• **DESCRIPTION OF THE TASK**: Please print the full listing exactly.
── DATASET EXTRACT ──
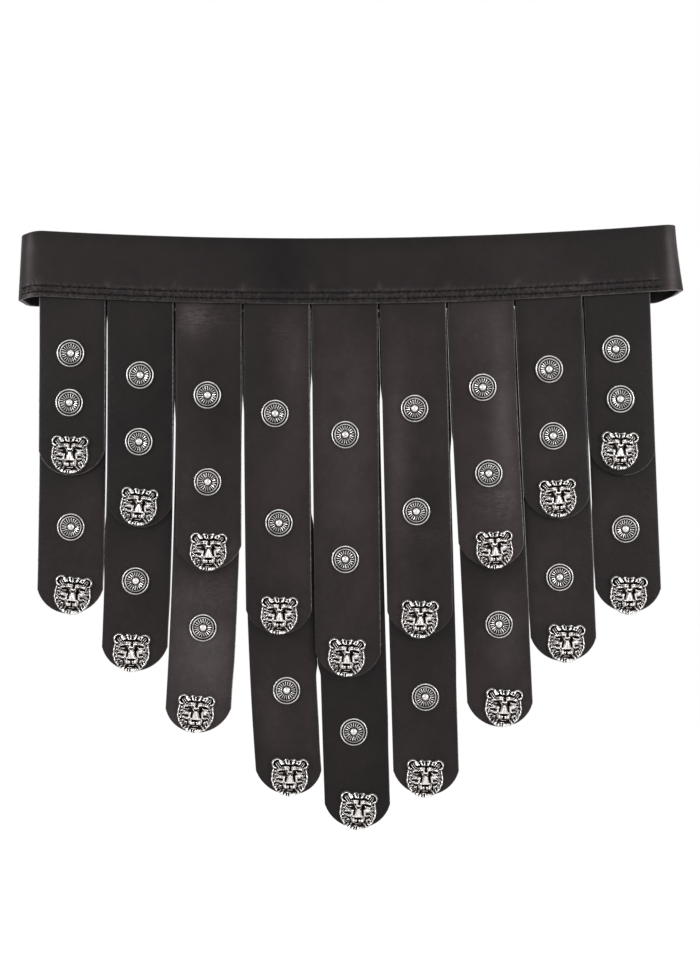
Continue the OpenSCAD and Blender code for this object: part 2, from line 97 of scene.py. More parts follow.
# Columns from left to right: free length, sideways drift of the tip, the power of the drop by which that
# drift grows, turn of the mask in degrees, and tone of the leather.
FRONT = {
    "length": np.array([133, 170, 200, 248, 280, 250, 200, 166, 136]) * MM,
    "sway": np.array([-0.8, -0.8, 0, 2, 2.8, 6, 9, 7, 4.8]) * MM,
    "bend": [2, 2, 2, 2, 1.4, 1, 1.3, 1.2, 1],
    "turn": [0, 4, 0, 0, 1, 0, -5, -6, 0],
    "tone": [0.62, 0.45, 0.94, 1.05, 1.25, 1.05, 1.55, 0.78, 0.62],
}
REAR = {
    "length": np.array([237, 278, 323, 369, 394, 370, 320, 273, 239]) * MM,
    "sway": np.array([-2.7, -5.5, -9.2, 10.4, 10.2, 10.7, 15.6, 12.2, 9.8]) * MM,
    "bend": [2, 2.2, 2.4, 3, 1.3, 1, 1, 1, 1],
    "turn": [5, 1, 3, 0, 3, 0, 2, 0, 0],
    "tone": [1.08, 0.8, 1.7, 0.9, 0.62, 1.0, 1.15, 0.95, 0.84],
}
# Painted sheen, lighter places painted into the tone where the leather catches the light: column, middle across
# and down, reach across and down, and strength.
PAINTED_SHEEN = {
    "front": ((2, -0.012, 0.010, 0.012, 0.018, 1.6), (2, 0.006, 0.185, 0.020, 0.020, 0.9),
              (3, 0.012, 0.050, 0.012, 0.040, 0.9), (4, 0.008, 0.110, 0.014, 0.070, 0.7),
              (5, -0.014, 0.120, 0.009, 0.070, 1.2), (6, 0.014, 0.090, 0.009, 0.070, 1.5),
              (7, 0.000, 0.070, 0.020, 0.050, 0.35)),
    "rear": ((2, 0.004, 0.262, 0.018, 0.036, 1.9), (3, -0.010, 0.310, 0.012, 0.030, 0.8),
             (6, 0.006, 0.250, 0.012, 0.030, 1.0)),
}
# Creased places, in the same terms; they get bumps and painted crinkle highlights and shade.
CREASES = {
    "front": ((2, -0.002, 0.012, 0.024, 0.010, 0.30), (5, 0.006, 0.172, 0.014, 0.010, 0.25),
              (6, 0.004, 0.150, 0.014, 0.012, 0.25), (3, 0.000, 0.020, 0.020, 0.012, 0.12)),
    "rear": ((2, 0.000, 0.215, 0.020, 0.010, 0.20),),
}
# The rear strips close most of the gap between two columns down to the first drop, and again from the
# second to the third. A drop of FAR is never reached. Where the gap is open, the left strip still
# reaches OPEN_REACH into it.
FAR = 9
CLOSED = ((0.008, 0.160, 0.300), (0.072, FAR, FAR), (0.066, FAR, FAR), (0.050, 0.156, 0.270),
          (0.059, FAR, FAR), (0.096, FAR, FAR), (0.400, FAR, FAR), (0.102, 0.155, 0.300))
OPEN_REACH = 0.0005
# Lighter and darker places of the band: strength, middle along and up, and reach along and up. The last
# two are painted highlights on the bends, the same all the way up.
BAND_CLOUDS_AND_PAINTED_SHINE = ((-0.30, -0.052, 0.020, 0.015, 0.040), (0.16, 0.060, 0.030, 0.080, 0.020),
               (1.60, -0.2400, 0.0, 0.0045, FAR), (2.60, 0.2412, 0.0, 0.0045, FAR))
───
• **FULL RESPONSE**:
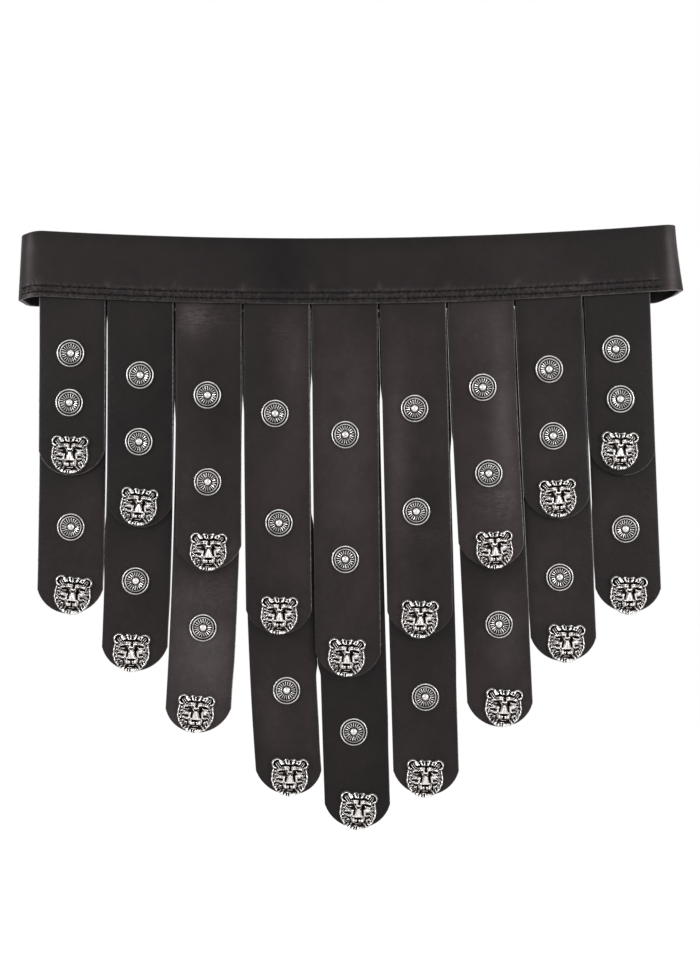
Continue the OpenSCAD and Blender code for this object: part 2, from line 97 of scene.py. More parts follow.
# Columns from left to right: free length, sideways drift of the tip, the power of the drop by which that
# drift grows, turn of the mask in degrees, and tone of the leather.
FRONT = {
    "length": np.array([133, 170, 200, 248, 280, 250, 200, 166, 136]) * MM,
    "sway": np.array([-0.8, -0.8, 0, 2, 2.8, 6, 9, 7, 4.8]) * MM,
    "bend": [2, 2, 2, 2, 1.4, 1, 1.3, 1.2, 1],
    "turn": [0, 4, 0, 0, 1, 0, -5, -6, 0],
    "tone": [0.62, 0.45, 0.94, 1.05, 1.25, 1.05, 1.55, 0.78, 0.62],
}
REAR = {
    "length": np.array([237, 278, 323, 369, 394, 370, 320, 273, 239]) * MM,
    "sway": np.array([-2.7, -5.5, -9.2, 10.4, 10.2, 10.7, 15.6, 12.2, 9.8]) * MM,
    "bend": [2, 2.2, 2.4, 3, 1.3, 1, 1, 1, 1],
    "turn": [5, 1, 3, 0, 3, 0, 2, 0, 0],
    "tone": [1.08, 0.8, 1.7, 0.9, 0.62, 1.0, 1.15, 0.95, 0.84],
}
# Painted sheen, lighter places painted into the tone where the leather catches the light: column, middle across
# and down, reach across and down, and strength.
PAINTED_SHEEN = {
    "front": ((2, -0.012, 0.010, 0.012, 0.018, 1.6), (2, 0.006, 0.185, 0.020, 0.020, 0.9),
              (3, 0.012, 0.050, 0.012, 0.040, 0.9), (4, 0.008, 0.110, 0.014, 0.070, 0.7),
              (5, -0.014, 0.120, 0.009, 0.070, 1.2), (6, 0.014, 0.090, 0.009, 0.070, 1.5),
              (7, 0.000, 0.070, 0.020, 0.050, 0.35)),
    "rear": ((2, 0.004, 0.262, 0.018, 0.036, 1.9), (3, -0.010, 0.310, 0.012, 0.030, 0.8),
             (6, 0.006, 0.250, 0.012, 0.030, 1.0)),
}
# Creased places, in the same terms; they get bumps and painted crinkle highlights and shade.
CREASES = {
    "front": ((2, -0.002, 0.012, 0.024, 0.010, 0.30), (5, 0.006, 0.172, 0.014, 0.010, 0.25),
              (6, 0.004, 0.150, 0.014, 0.012, 0.25), (3, 0.000, 0.020, 0.020, 0.012, 0.12)),
    "rear": ((2, 0.000, 0.215, 0.020, 0.010, 0.20),),
}
# The rear strips close most of the gap between two columns down to the first drop, and again from the
# second to the third. A drop of FAR is never reached. Where the gap is open, the left strip still
# reaches OPEN_REACH into it.
FAR = 9
CLOSED = ((0.008, 0.160, 0.300), (0.072, FAR, FAR), (0.066, FAR, FAR), (0.050, 0.156, 0.270),
          (0.059, FAR, FAR), (0.096, FAR, FAR), (0.400, FAR, FAR), (0.102, 0.155, 0.300))
OPEN_REACH = 0.0005
# Lighter and darker places of the band: strength, middle along and up, and reach along and up. The last
# two are painted highlights on the bends, the same all the way up.
BAND_CLOUDS_AND_PAINTED_SHINE = ((-0.30, -0.052, 0.020, 0.015, 0.040), (0.16, 0.060, 0.030, 0.080, 0.020),
               (1.60, -0.2400, 0.0, 0.0045, FAR), (2.60, 0.2412, 0.0, 0.0045, FAR))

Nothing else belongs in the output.